*** Data listing ***

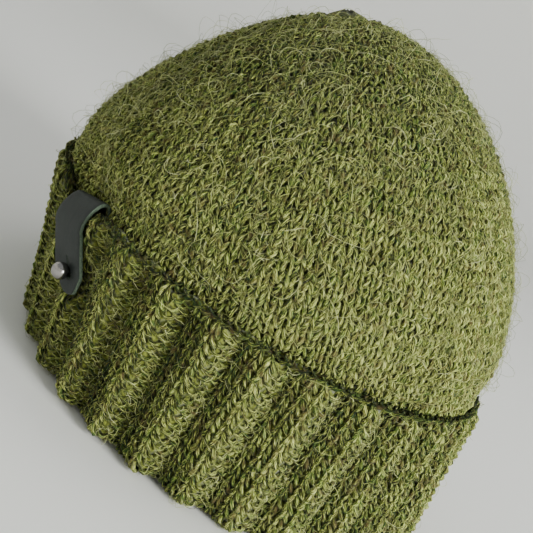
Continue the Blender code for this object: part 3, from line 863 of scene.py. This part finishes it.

***
*** Data listing ***

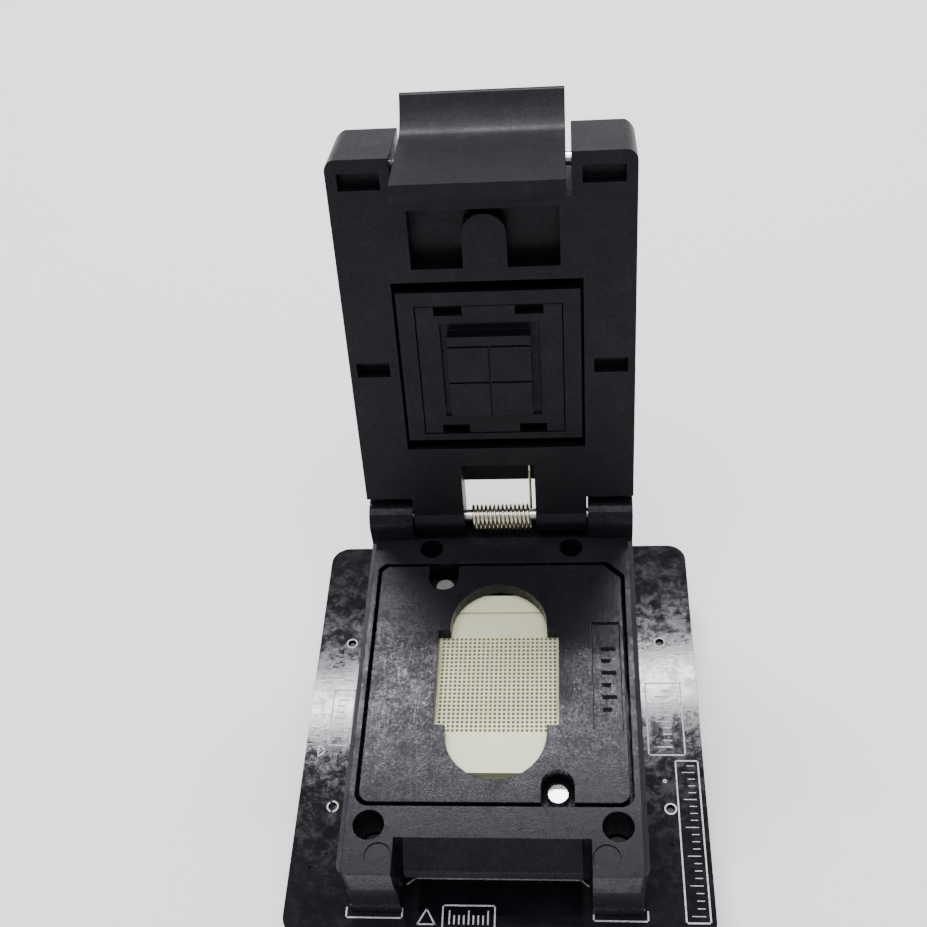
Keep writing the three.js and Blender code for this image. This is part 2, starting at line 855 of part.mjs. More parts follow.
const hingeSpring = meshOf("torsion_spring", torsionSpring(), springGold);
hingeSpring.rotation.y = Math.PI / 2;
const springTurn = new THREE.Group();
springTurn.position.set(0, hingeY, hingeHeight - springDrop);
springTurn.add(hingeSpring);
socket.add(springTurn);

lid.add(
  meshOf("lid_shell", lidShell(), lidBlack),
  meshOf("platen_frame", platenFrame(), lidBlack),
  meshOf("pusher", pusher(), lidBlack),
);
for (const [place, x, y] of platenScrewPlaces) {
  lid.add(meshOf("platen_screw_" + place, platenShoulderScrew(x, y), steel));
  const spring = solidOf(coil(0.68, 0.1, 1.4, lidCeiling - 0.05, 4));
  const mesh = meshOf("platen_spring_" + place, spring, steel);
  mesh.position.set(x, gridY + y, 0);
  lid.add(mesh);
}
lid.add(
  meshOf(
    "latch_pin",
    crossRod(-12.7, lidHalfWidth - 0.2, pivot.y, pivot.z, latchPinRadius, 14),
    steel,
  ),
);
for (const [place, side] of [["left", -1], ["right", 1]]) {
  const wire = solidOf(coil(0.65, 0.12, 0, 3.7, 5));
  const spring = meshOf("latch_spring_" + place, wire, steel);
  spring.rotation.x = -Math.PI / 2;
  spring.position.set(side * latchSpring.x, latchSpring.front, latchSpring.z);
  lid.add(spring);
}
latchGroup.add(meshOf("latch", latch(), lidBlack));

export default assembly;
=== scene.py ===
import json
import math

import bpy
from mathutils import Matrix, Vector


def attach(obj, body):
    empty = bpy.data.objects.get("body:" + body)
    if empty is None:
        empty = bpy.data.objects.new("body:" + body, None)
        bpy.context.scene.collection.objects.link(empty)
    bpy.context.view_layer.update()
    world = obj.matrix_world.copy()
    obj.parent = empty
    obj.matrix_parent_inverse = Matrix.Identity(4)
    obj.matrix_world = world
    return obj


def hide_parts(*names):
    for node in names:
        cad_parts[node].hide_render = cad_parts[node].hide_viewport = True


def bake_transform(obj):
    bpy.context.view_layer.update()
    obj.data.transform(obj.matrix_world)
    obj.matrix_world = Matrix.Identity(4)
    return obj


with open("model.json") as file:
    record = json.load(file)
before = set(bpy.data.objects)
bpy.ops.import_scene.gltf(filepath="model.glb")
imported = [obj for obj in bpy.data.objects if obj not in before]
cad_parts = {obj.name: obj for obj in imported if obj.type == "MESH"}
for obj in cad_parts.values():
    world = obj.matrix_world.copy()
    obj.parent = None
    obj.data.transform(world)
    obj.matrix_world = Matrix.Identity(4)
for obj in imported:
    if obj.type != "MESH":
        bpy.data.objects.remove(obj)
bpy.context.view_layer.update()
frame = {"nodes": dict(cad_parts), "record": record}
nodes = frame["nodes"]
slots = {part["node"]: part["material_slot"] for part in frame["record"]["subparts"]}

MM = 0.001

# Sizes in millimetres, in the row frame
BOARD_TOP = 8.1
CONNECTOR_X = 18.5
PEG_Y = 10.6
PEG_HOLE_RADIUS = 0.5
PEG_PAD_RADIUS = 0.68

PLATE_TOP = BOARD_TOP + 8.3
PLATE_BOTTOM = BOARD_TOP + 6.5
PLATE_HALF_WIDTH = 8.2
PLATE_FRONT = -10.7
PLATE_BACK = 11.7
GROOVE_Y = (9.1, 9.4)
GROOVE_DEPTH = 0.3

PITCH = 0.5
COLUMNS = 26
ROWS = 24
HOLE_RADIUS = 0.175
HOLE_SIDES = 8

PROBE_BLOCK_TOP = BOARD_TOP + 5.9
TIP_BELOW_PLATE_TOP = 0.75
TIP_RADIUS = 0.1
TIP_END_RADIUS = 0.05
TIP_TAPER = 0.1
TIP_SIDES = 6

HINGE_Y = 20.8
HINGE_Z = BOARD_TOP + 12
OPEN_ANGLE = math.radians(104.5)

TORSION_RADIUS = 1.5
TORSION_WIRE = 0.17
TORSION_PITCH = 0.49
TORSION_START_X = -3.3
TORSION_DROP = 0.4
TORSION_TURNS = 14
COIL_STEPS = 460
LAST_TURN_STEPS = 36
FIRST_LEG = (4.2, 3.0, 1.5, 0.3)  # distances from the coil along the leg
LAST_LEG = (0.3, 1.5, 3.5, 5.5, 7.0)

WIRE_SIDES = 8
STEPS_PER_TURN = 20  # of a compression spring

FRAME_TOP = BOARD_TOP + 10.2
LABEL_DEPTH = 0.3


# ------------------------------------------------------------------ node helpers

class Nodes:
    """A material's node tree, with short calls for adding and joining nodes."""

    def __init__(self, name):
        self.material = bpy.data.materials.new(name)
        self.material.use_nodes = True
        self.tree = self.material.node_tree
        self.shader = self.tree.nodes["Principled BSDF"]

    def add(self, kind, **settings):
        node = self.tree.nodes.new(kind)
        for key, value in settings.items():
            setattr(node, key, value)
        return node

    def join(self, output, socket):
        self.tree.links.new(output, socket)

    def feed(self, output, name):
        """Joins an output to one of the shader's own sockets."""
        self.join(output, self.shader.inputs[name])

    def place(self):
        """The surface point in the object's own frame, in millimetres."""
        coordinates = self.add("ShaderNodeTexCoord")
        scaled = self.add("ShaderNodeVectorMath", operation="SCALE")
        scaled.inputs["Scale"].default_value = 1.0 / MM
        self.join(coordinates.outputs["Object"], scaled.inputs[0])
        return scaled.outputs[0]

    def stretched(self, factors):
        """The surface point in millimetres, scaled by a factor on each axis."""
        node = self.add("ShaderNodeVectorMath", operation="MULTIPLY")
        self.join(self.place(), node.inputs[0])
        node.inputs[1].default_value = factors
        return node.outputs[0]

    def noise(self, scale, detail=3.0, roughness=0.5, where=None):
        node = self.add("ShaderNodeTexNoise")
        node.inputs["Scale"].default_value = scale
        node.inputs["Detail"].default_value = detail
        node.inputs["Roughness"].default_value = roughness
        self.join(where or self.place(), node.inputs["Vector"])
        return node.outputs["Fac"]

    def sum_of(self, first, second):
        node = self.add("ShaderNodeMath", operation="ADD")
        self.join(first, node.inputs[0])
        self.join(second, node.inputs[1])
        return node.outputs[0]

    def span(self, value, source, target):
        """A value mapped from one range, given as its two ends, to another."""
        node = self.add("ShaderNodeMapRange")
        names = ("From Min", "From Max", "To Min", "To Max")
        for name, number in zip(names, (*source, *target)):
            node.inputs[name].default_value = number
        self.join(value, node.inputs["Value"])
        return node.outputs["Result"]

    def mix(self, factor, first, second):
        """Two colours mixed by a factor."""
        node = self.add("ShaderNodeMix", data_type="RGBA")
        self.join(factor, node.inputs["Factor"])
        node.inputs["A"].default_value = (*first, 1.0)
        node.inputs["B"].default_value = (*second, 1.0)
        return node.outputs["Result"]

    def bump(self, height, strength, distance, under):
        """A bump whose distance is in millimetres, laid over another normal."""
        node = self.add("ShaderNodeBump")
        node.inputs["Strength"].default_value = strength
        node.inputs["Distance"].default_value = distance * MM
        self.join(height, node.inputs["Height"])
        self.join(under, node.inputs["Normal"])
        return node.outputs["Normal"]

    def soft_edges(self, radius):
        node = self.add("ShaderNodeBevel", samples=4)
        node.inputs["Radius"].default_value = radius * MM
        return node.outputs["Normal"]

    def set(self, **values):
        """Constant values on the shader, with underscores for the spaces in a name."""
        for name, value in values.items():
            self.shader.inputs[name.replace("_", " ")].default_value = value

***

Instructions to follow
Print exactly the lines from the line with "latchSpring.x, latchSpring.front, latchSpring.z);" to the line with "obj.matrix_parent_inverse = Matrix.Identity(4)", both included, and nothing else.

Exercise result
  spring.position.set(side * latchSpring.x, latchSpring.front, latchSpring.z);
  lid.add(spring);
}
latchGroup.add(meshOf("latch", latch(), lidBlack));

export default assembly;
=== scene.py ===
import json
import math

import bpy
from mathutils import Matrix, Vector


def attach(obj, body):
    empty = bpy.data.objects.get("body:" + body)
    if empty is None:
        empty = bpy.data.objects.new("body:" + body, None)
        bpy.context.scene.collection.objects.link(empty)
    bpy.context.view_layer.update()
    world = obj.matrix_world.copy()
    obj.parent = empty
    obj.matrix_parent_inverse = Matrix.Identity(4)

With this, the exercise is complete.